L’aspect symbolique : l’harmonie comme lien invisible
Symboliquement, Eurynomé représente l’harmonie, non comme perfection figée, mais comme relation vivante. Elle est la déesse de ce qui relie sans contraindre, de ce qui équilibre sans immobiliser.
Là où le chaos est indistinction, et où l’ordre peut devenir rigidité, l’harmonie est un ajustement constant. Elle suppose l’écoute, la réciprocité, le rythme partagé. Eurynomé n’annule ni le conflit ni la différence : elle les rend compatibles.
Les Grâces sont l’expression visible de cette harmonie. Elles circulent, se tiennent par la main, se répondent. Elles rappellent que la beauté n’est jamais solitaire : elle naît de l’accord entre plusieurs forces.
L’aspect philosophique : de l’éthique à l’esthétique de l’existence
Après avoir intégré la sagesse (Métis) et accepté la loi du monde (Thémis), le souverain apprend que la justice et l’ordre ne suffisent pas à faire un monde vivable.

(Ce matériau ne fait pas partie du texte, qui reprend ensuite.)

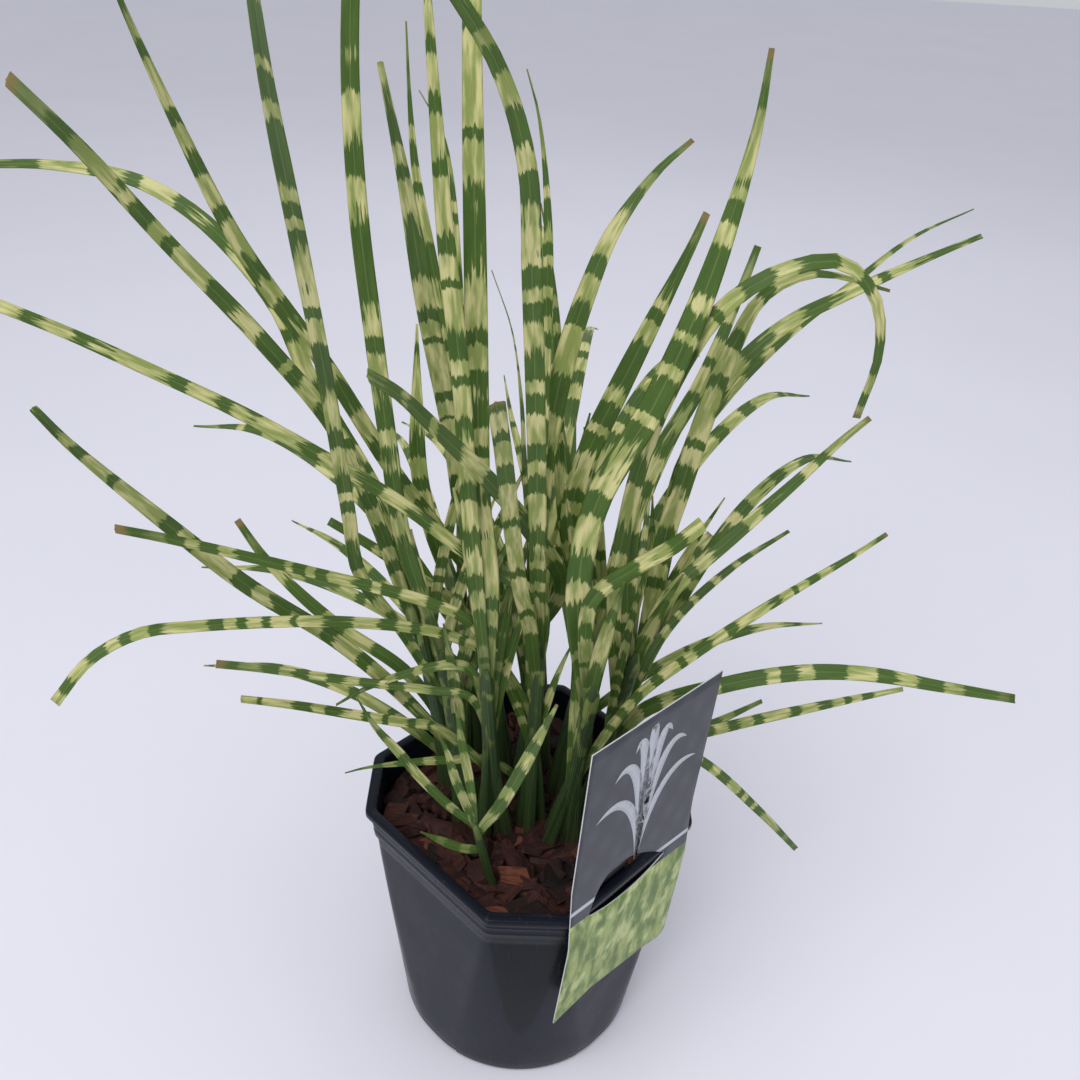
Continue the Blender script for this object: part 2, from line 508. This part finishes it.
def outline_radius(angles, z, sharpness=170.0):
    """The pot's outline at a height: a circle cut by eight flat sides, with softly rounded corners."""
    top = POT_HEIGHT - FLANGE_HEIGHT
    up = min(max(z / top, 0.0), 1.0)
    foot = SHORT_SIDE_FOOT / top
    cone = BASE_RADIUS + (CONE_TOP_RADIUS - BASE_RADIUS) * up
    cone_foot = BASE_RADIUS + (CONE_TOP_RADIUS - BASE_RADIUS) * foot
    short = cone_foot + (SHORT_REACH - cone_foot) * (up - foot) / (1 - foot)
    long = BASE_RADIUS + (LONG_REACH - BASE_RADIUS) * up
    total = np.ones(np.shape(angles))
    for side in range(8):
        facing = np.clip(np.cos(angles - side * math.pi / 4), 0.0, 1.0)
        total = total + (facing * cone / (long if side % 2 else short)) ** sharpness
    return cone * total ** (-1.0 / sharpness)


def lathe(profile, segments):
    """Rings of points: each place of the profile is a reach to a short side's middle, and a height."""
    angles = np.arange(segments) * 2 * math.pi / segments
    rings = []
    for reach, z in profile:
        in_flange = z > POT_HEIGHT - FLANGE_HEIGHT - 0.01
        middle = SHORT_REACH if in_flange else outline_radius(0.0, z)
        radii = outline_radius(angles, z) * reach / middle
        rings.append(np.stack([radii * np.cos(angles), radii * np.sin(angles), np.full(segments, z)], 1))
    return np.concatenate(rings)


def wall_reach(z):
    return float(outline_radius(0.0, z)) - FLANGE_WIDTH * min(max(z / POT_HEIGHT, 0.0), 1.0)


def make_pot():
    skirt, collar = POT_HEIGHT - FLANGE_HEIGHT, POT_HEIGHT - FLANGE_HEIGHT - COLLAR_HEIGHT
    levels = np.linspace(BASE_ROUNDING, collar, 22)
    profile = [(20.0, 0.0), (BASE_RADIUS - 6.0, 0.0), (BASE_RADIUS - 2.2, 0.0), (BASE_RADIUS - 1.0, 0.5)]
    profile += [(BASE_RADIUS - 0.3, 1.6)]
    profile += [(wall_reach(z), z) for z in levels]
    profile += [(wall_reach(collar) + 0.5, collar + 0.25), (wall_reach(collar) + COLLAR_STEP, collar + 1.3)]
    for line in (5.0, 10.5):
        z = collar + line
        ridge = wall_reach(z) + COLLAR_STEP + 0.12
        profile += [(wall_reach(z - 0.5) + COLLAR_STEP, z - 0.5), (ridge, z - 0.1)]
        profile += [(ridge, z + 0.1), (wall_reach(z + 0.5) + COLLAR_STEP, z + 0.5)]
    profile += [(wall_reach(skirt - 0.4) + COLLAR_STEP, skirt - 0.4)]
    profile += [(SHORT_REACH - 2.4, skirt), (SHORT_REACH - 0.7, skirt), (SHORT_REACH, skirt + 0.7)]
    profile += [(SHORT_REACH, POT_HEIGHT - 1.2), (SHORT_REACH - 0.35, POT_HEIGHT - 0.35)]
    profile += [(SHORT_REACH - 1.2, POT_HEIGHT), (SHORT_REACH - FLANGE_WIDTH - 0.9, POT_HEIGHT)]
    profile += [(SHORT_REACH - FLANGE_WIDTH - WALL, POT_HEIGHT - 0.7)]
    for z in np.linspace(POT_HEIGHT - 2.0, BASE_ROUNDING + WALL, 16):
        profile.append((wall_reach(z) - WALL, z))
    profile += [(BASE_RADIUS - BASE_ROUNDING, WALL), (20.0, WALL)]
    segments = 336
    points = lathe(profile, segments)
    faces = ring_faces(len(profile), segments)
    pot = mesh_object("nursery_pot", points, faces, pot_material())
    cut_channels(pot)
    settle(pot, "pot", "pot")


def cut_channels(pot):
    """Cuts four drainage channels under the base, open at the wall."""
    boxes, faces = [], []
    half, start = CHANNEL_WIDTH / 2, BASE_RADIUS - CHANNEL_LENGTH / 2
    for corner in range(4):
        angle = math.pi / 4 + corner * math.pi / 2
        turn = rotation((0, 0, 1), angle)
        first = 8 * corner
        for x in (start, start + 60):
            for y in (-half, half):
                for z in (-5, CHANNEL_HEIGHT):
                    boxes.append(turn @ np.array([x, y, z]))
        faces += [tuple(first + i for i in face) for face in (
            (0, 1, 3, 2), (4, 6, 7, 5), (0, 4, 5, 1), (2, 3, 7, 6), (0, 2, 6, 4), (1, 5, 7, 3))]
    cutter = mesh_object("cutter", np.array(boxes), faces, pot.data.materials[0], smooth=False)
    cut = pot.modifiers.new("channels", "BOOLEAN")
    cut.operation, cut.solver, cut.object = "DIFFERENCE", "EXACT", cutter
    graph = bpy.context.evaluated_depsgraph_get()
    mesh = bpy.data.meshes.new_from_object(pot.evaluated_get(graph))
    pot.modifiers.clear()
    pot.data = mesh
    bpy.data.objects.remove(cutter)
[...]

Philosophiquement, Eurynomé introduit une esthétique de l’existence. Non pas l’esthétique au sens superficiel, mais au sens grec d’un rapport sensible au monde. Un monde juste mais sans harmonie devient vite oppressant. Un pouvoir sans grâce devient domination.
Eurynomé enseigne que la légitimité passe aussi par la capacité à créer de l’adhésion, du lien, du plaisir partagé. Elle rappelle que l’équilibre n’est pas seulement une affaire de règles, mais de relations.
Une étape initiatique : apprendre à faire tenir ensemble
Elle enseigne que vivre, ce n’est pas seulement être sage ni juste, mais savoir s’accorder aux autres, créer des espaces de circulation, accepter la danse des différences. L’harmonie n’est pas donnée une fois pour toutes ; elle se cultive.
Eurynomé aujourd’hui
Eurynomé nous parle encore. Elle rappelle que tout pouvoir, toute relation, toute existence a besoin de plus que des lois et des principes. Elle a besoin de formes, de gestes, de beauté, de souplesse.
Dans un monde obsédé par la norme et le contrôle, Eurynomé rappelle une vérité essentielle : sans harmonie, même la justice se dessèche.
Après Métis et Thémis, Eurynomé apporte au règne de Zeus ce qui le rend humainement habitable. Elle est la déesse discrète mais indispensable de l’accord, de la grâce et du lien vivant.